What is expected:
Extract all of the data and reproduce it precisely.
** begin **
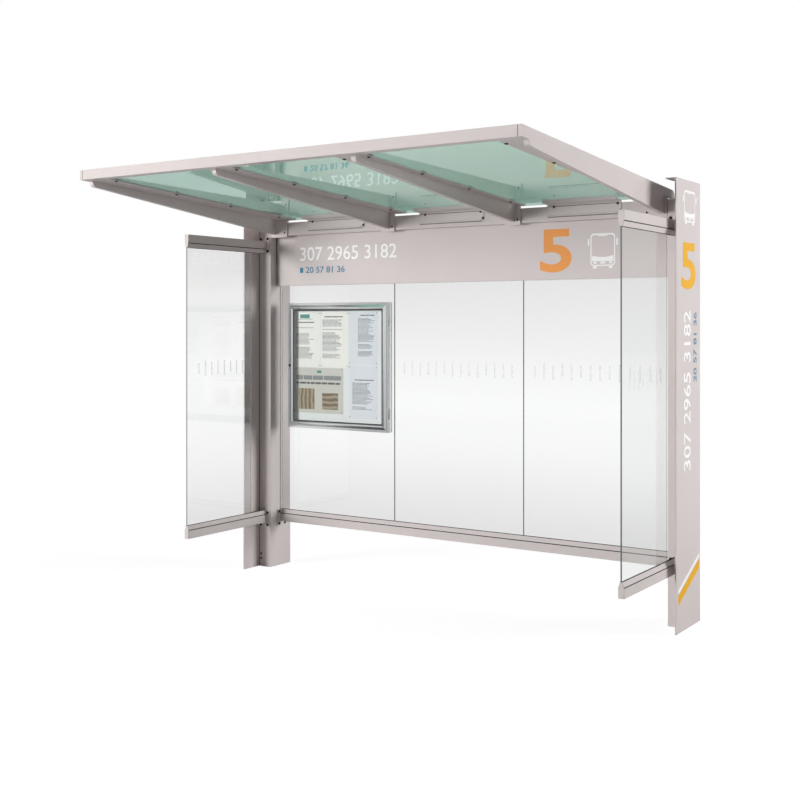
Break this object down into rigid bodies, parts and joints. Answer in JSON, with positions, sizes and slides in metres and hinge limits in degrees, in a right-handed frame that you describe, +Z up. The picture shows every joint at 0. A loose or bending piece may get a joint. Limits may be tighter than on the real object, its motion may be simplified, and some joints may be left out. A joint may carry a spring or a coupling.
{
  "type": "bus shelter",
  "caption": "Bus shelter with a glazed roof cantilevered from two flat posts and a header, glazed back and half sides, and a hinged notice case.",
  "frame": {"origin": "centre of the left post's foot, on the ground", "axes": "+X from the left post to the right post, +Y from the open front to the glazed back, +Z up"},
  "size_m": [3.042, 1.897, 2.5241],
  "materials": {
    "frame_paint": "satin warm grey powder coat",
    "clear_glass": "clear toughened glass",
    "roof_glass": "green translucent laminated glass",
    "case_aluminium": "satin anodised",
    "case_board": "matt white",
    "paper": "plain paper",
    "plain_steel": "galvanised",
    "lock_black": "black",
    "dark_fixings": "blackened screw heads",
    "rubber_seal": "black rubber",
    "pane_joint": "grey silicone",
    "glass_print": "frosted print",
    "white_film": "white film",
    "orange_film": "orange film",
    "yellow_film": "yellow film",
    "blue_film": "blue film",
    "notice_print": "print"
  },
  "bodies": {
    "shelter": {"post_tube_left": "frame_paint", "post_tube_right": "frame_paint", "blade_left": "frame_paint", "blade_right": "frame_paint", "header_beam": "frame_paint", "header_sign_panel": "frame_paint", "roof_fascia": "frame_paint", "roof_rim_left": "frame_paint", "roof_rim_right": "frame_paint", "roof_edge_beam_left": "frame_paint", "roof_edge_beam_right": "frame_paint", "roof_inner_beam_left": "frame_paint", "roof_inner_beam_right": "frame_paint", "rear_bracket_left": "frame_paint", "rear_bracket_centre": "frame_paint", "rear_bracket_right": "frame_paint", "back_bottom_rail": "frame_paint", "back_rail_plates": "frame_paint", "side_top_rail_left": "frame_paint", "side_top_rail_right": "frame_paint", "side_bottom_rail_left": "frame_paint", "side_bottom_rail_right": "frame_paint", "side_rail_plates_left": "frame_paint", "side_rail_plates_right": "frame_paint", "foot_plate_left": "plain_steel", "foot_plate_right": "plain_steel", "back_glass_left": "clear_glass", "back_glass_centre": "clear_glass", "back_glass_right": "clear_glass", "side_glass_left": "clear_glass", "side_glass_right": "clear_glass", "roof_glass_left": "roof_glass", "roof_glass_centre": "roof_glass", "roof_glass_right": "roof_glass", "case_tray": "case_aluminium", "case_board": "case_board", "case_notices": "paper", "case_hinges": "plain_steel"},
    "case_door": {"case_door_frame": "case_aluminium", "case_door_glass": "clear_glass", "case_door_knuckles": "plain_steel", "case_lock": "lock_black"}
  },
  "joints": [
    {"name": "case_door_hinge", "type": "hinge", "parent": "shelter", "child": "case_door", "pos_m": [0.978, -0.025, 1.3795], "axis": [0, 0, 1], "range_deg": [0, 110]}
  ]
}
** end **
Finished exercise:
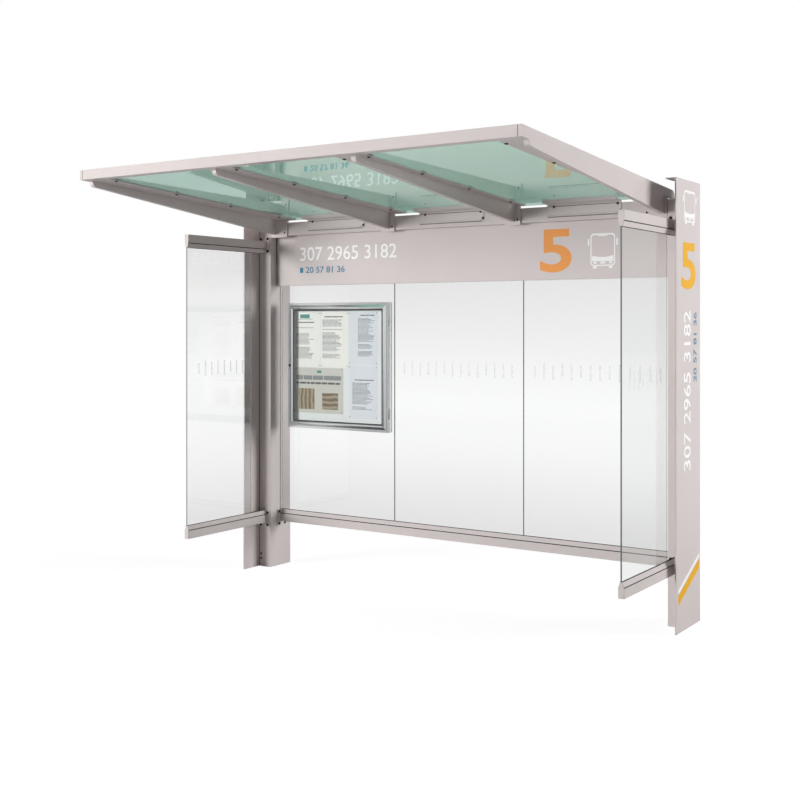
Break this object down into rigid bodies, parts and joints. Answer in JSON, with positions, sizes and slides in metres and hinge limits in degrees, in a right-handed frame that you describe, +Z up. The picture shows every joint at 0. A loose or bending piece may get a joint. Limits may be tighter than on the real object, its motion may be simplified, and some joints may be left out. A joint may carry a spring or a coupling.
{
  "type": "bus shelter",
  "caption": "Bus shelter with a glazed roof cantilevered from two flat posts and a header, glazed back and half sides, and a hinged notice case.",
  "frame": {"origin": "centre of the left post's foot, on the ground", "axes": "+X from the left post to the right post, +Y from the open front to the glazed back, +Z up"},
  "size_m": [3.042, 1.897, 2.5241],
  "materials": {
    "frame_paint": "satin warm grey powder coat",
    "clear_glass": "clear toughened glass",
    "roof_glass": "green translucent laminated glass",
    "case_aluminium": "satin anodised",
    "case_board": "matt white",
    "paper": "plain paper",
    "plain_steel": "galvanised",
    "lock_black": "black",
    "dark_fixings": "blackened screw heads",
    "rubber_seal": "black rubber",
    "pane_joint": "grey silicone",
    "glass_print": "frosted print",
    "white_film": "white film",
    "orange_film": "orange film",
    "yellow_film": "yellow film",
    "blue_film": "blue film",
    "notice_print": "print"
  },
  "bodies": {
    "shelter": {"post_tube_left": "frame_paint", "post_tube_right": "frame_paint", "blade_left": "frame_paint", "blade_right": "frame_paint", "header_beam": "frame_paint", "header_sign_panel": "frame_paint", "roof_fascia": "frame_paint", "roof_rim_left": "frame_paint", "roof_rim_right": "frame_paint", "roof_edge_beam_left": "frame_paint", "roof_edge_beam_right": "frame_paint", "roof_inner_beam_left": "frame_paint", "roof_inner_beam_right": "frame_paint", "rear_bracket_left": "frame_paint", "rear_bracket_centre": "frame_paint", "rear_bracket_right": "frame_paint", "back_bottom_rail": "frame_paint", "back_rail_plates": "frame_paint", "side_top_rail_left": "frame_paint", "side_top_rail_right": "frame_paint", "side_bottom_rail_left": "frame_paint", "side_bottom_rail_right": "frame_paint", "side_rail_plates_left": "frame_paint", "side_rail_plates_right": "frame_paint", "foot_plate_left": "plain_steel", "foot_plate_right": "plain_steel", "back_glass_left": "clear_glass", "back_glass_centre": "clear_glass", "back_glass_right": "clear_glass", "side_glass_left": "clear_glass", "side_glass_right": "clear_glass", "roof_glass_left": "roof_glass", "roof_glass_centre": "roof_glass", "roof_glass_right": "roof_glass", "case_tray": "case_aluminium", "case_board": "case_board", "case_notices": "paper", "case_hinges": "plain_steel"},
    "case_door": {"case_door_frame": "case_aluminium", "case_door_glass": "clear_glass", "case_door_knuckles": "plain_steel", "case_lock": "lock_black"}
  },
  "joints": [
    {"name": "case_door_hinge", "type": "hinge", "parent": "shelter", "child": "case_door", "pos_m": [0.978, -0.025, 1.3795], "axis": [0, 0, 1], "range_deg": [0, 110]}
  ]
}